■ **STATED GOAL**
From the data that follows, report how many lines hold the string "parts", giving only the number.

■ **SOURCE MATERIAL**
-=-=-

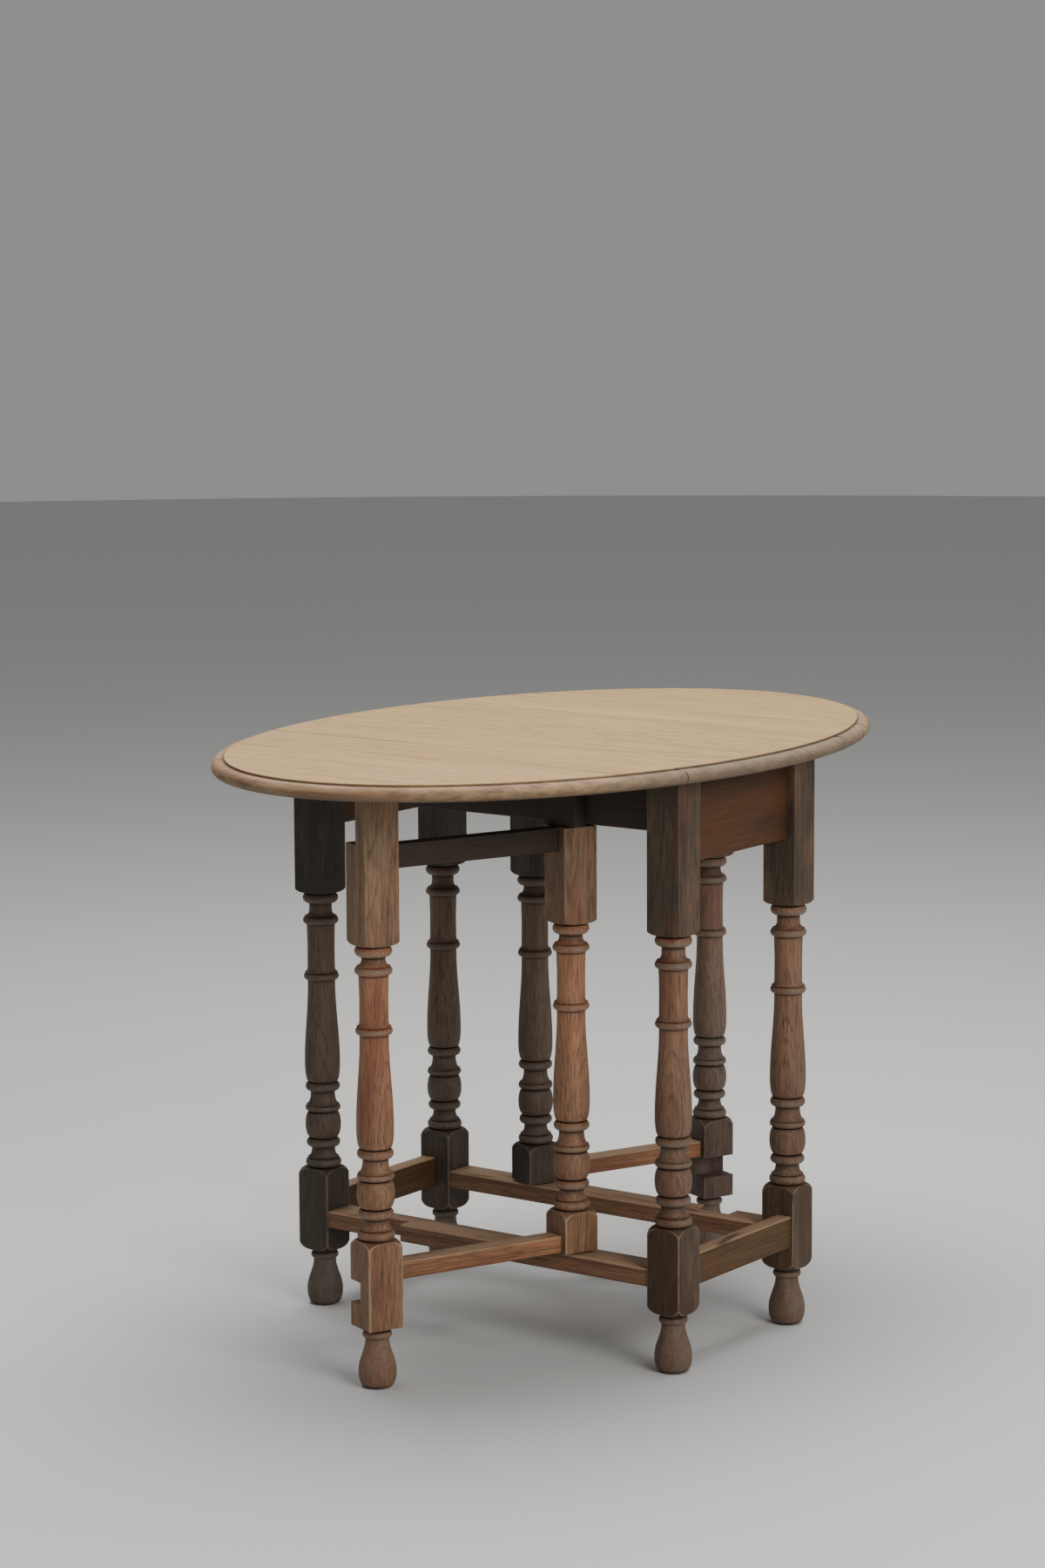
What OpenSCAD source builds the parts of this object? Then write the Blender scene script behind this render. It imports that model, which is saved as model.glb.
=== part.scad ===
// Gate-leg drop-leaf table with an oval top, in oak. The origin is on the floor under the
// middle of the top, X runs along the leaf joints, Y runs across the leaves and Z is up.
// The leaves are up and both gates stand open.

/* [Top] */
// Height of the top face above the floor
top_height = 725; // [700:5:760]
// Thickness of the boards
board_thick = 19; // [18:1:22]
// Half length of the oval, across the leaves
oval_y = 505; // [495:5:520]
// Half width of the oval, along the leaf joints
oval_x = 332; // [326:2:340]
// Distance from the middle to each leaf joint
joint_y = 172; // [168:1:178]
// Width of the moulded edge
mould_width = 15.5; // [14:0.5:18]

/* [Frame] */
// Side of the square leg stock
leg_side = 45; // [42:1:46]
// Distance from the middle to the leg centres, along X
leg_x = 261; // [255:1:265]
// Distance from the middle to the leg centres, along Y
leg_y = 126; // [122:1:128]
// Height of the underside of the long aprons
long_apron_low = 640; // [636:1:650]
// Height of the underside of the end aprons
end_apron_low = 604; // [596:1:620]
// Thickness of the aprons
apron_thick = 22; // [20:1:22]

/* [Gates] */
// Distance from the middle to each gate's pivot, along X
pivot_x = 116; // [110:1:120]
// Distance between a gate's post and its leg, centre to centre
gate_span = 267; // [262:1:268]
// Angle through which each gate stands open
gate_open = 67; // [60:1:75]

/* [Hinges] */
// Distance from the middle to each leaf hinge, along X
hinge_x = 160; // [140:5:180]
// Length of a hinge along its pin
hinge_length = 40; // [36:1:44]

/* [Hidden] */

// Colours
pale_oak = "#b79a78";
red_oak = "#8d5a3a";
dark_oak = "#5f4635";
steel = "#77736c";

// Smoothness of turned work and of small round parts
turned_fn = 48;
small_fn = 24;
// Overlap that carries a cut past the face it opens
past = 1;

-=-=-

■ **EXERCISE SOLUTION**
2